The problem with high altitudes is not the lack of oxygen, but the lack of pressure. At lower pressures, your lungs are less effective at getting the oxygen into the blood. Oxygen masks on airplanes increase the amount of oxygen in the air you breathe, which helps the lungs to absorb more even in low pressure.
In a typical decompression, there will be a gradual loss of pressure. However, by the time the masks drop, the pressure has already dropped a fair amount. There is no set time that it takes for pressure to drop. It could be very gradual, or it could be explosive decompression that happens extremely quickly. As a passenger, aside from the obvious explosive decompression, you will not be able to tell how fast the pressure is dropping. And because of how hypoxia works, you many not even be able to tell that you are not getting enough oxygen. So you have no way to tell how long you can safely wait before putting on your mask. Without enough oxygen, you eventually die.
So by not putting on the mask, you are risking death. What is the benefit of waiting to put on your mask?
Airlines operating under FAA regulations are required to carry certain amounts of oxygen, depending on the flight. FAR 121.333 covers the requirements for oxygen supply during an emergency descent.

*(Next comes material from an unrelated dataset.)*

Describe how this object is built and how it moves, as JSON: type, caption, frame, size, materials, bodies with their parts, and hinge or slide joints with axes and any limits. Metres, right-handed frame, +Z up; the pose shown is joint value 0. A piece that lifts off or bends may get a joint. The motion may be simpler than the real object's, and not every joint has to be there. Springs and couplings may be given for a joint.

For airliners certified to FL250 and below, they must carry 30 minutes of oxygen for 10 percent of passengers, but only if they can safely descend to 14,000 feet in 4 minutes.

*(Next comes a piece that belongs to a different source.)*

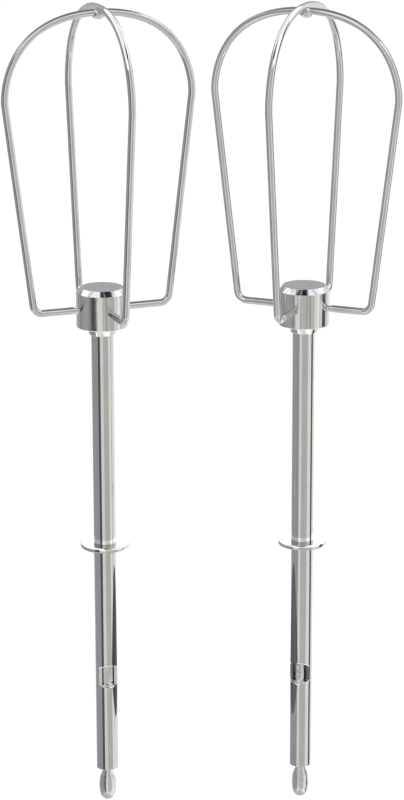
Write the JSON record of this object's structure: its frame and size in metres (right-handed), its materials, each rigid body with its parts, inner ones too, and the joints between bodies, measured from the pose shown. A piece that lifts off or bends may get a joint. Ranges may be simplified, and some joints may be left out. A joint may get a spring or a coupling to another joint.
{
  "type": "hand mixer beaters",
  "caption": "Pair of hand mixer beaters: round shafts with tip pins, locking windows and collar rings, and wire whisk cages on turned hubs.",
  "frame": {"origin": "midway between the two shaft axes, level with the bottom of the drive tips", "axes": "+Z along the shafts from the drive tips to the whisks; +X from the left beater's axis to the right one's; -Y is the side that the shaft windows face"},
  "size_m": [0.1005, 0.0492, 0.2158],
  "materials": {
    "shaft_chrome": "polished, with fine drawing marks along the shaft",
    "tip_chrome": "polished, turned",
    "collar_chrome": "polished",
    "hub_chrome": "polished, with faint turning marks on the top",
    "wire_chrome": "bright drawn wire",
    "weld_steel": "satin, mottled"
  },
  "bodies": {
    "left_beater": {"left_shaft_tube": "shaft_chrome", "left_tip_pin": "tip_chrome", "left_collar_ring": "collar_chrome", "left_hub": "hub_chrome", "left_loop_outer": "wire_chrome", "left_loop_inner": "wire_chrome", "left_crossing_weld": "weld_steel"},
    "right_beater": {"right_shaft_tube": "shaft_chrome", "right_tip_pin": "tip_chrome", "right_collar_ring": "collar_chrome", "right_hub": "hub_chrome", "right_loop_outer": "wire_chrome", "right_loop_inner": "wire_chrome", "right_crossing_weld": "weld_steel"}
  },
  "joints": [
    {"name": "right_beater_spin", "type": "hinge", "parent": "left_beater", "child": "right_beater", "pos_m": [0.02615, 0, 0], "axis": [0, 0, 1], "continuous": true}
  ]
}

If they cannot safely descend, or if the airplane is certified above FL250 (as most airliners are), there must be at least 10 minutes of oxygen for all passengers, and enough for 10 percent of passengers for the duration of flight with cabin altitude between 10,000 and 14,000 feet.
So the airline is required to provide at least 10 minutes for all passengers, more than enough for an emergency descent to a lower altitude. If they can't descend within that time, they must carry enough for the 10 percent of passengers that need oxygen the most for the duration of flight at those high cabin altitudes. There is no reason to wait to put on your mask.